¿Quién era, precisamente el que debía dar testimonio de la Luz? Éste
Juan era un ser remarcable, un hombre de un gran mérito, de una gracia
eminente, de una gran elevación. Admírale, pero como se admira un monte: el
monte queda en tinieblas mientras no viene la luz a envolverle: «Este hombre no
era la Luz». No confundas el monte con la luz; no choques contra él en lugar
de encontrar en él una ayuda.
¿Pues qué es lo que hay que admirar? El monte, pero como monte.
Elévate hasta aquel que ilumina este monte que se levanta para ser el primero
en recibir los rayos del sol y así podértelos mandar a tus ojos... También de
nuestros ojos se dice que son unas luces, y sin embargo si no se enciende una
lámpara por la noche o si no se levanta el sol durante el día, en vano se abren
nuestros ojos. El mismo Juan estaba en tinieblas antes de ser iluminado;
sólo llegó a ser luz a través de esta iluminación. Si no hubiera recibido
los rayos de la Luz hubiera quedado en tinieblas igual que los demás...

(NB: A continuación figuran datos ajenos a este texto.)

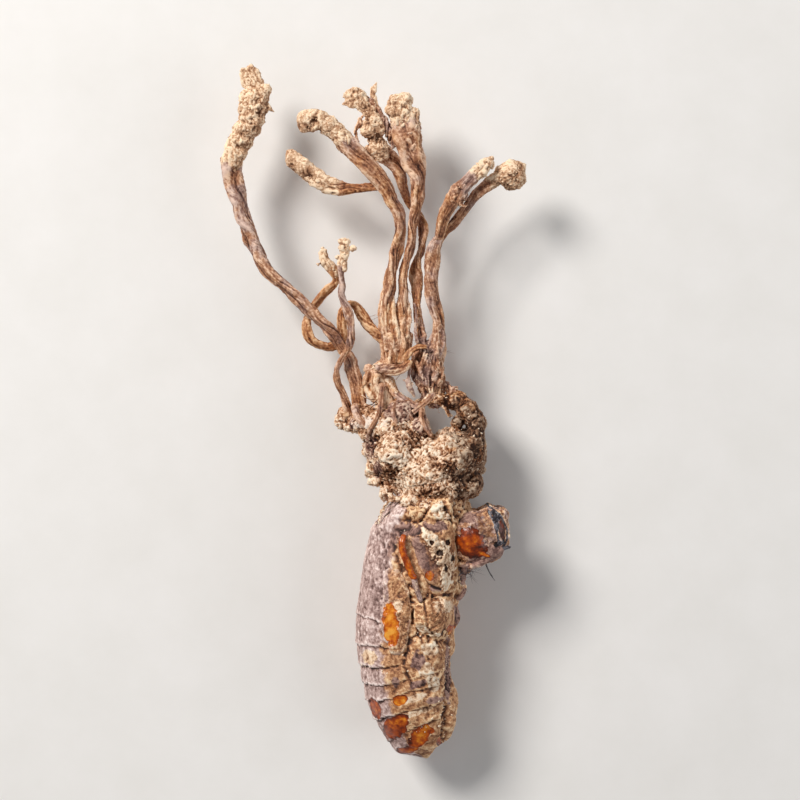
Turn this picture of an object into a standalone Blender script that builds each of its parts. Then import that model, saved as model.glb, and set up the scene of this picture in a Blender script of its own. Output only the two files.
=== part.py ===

Y la misma Luz, ¿dónde está? ¿«la luz verdadera que ilumina a todo
hombre que viene a este mundo»? (Jn 1,9). Si ilumina a todo hombre, ilumina
también a Juan a través de quien quería ser manifestado... Venía para las
inteligencias enfermas, para los corazones heridos, para las almas de ojos
enfermos..., gentes incapaces de verle directamente. Cubrió a Juan con sus
rayos. Proclamando que él mismo había sido iluminado, Juan hizo conocer a Aquel
que ilumina, a Aquel que alumbra, a Aquel que es la fuente de todo don. (San Agustín. Sermones sobre el evangelio de
san Juan, nº 2, 5-7)
Hace
pocos días leí un interesante artículo sobre la necesidad que tenemos de
segundas redenciones. Parece que la redención se nos queda corta o no nos
resulta cómoda de aceptar. Los santos son montes que nos invitan a subir por
ellos, no a quedarnos mirando su magnificencia desde el valle. El objetivo
nunca es la persona santa, sino llegar también a la santidad. Para acercarnos
más fácilmente a Dios, necesitamos los “montes” que el mismo Dios nos ha dado.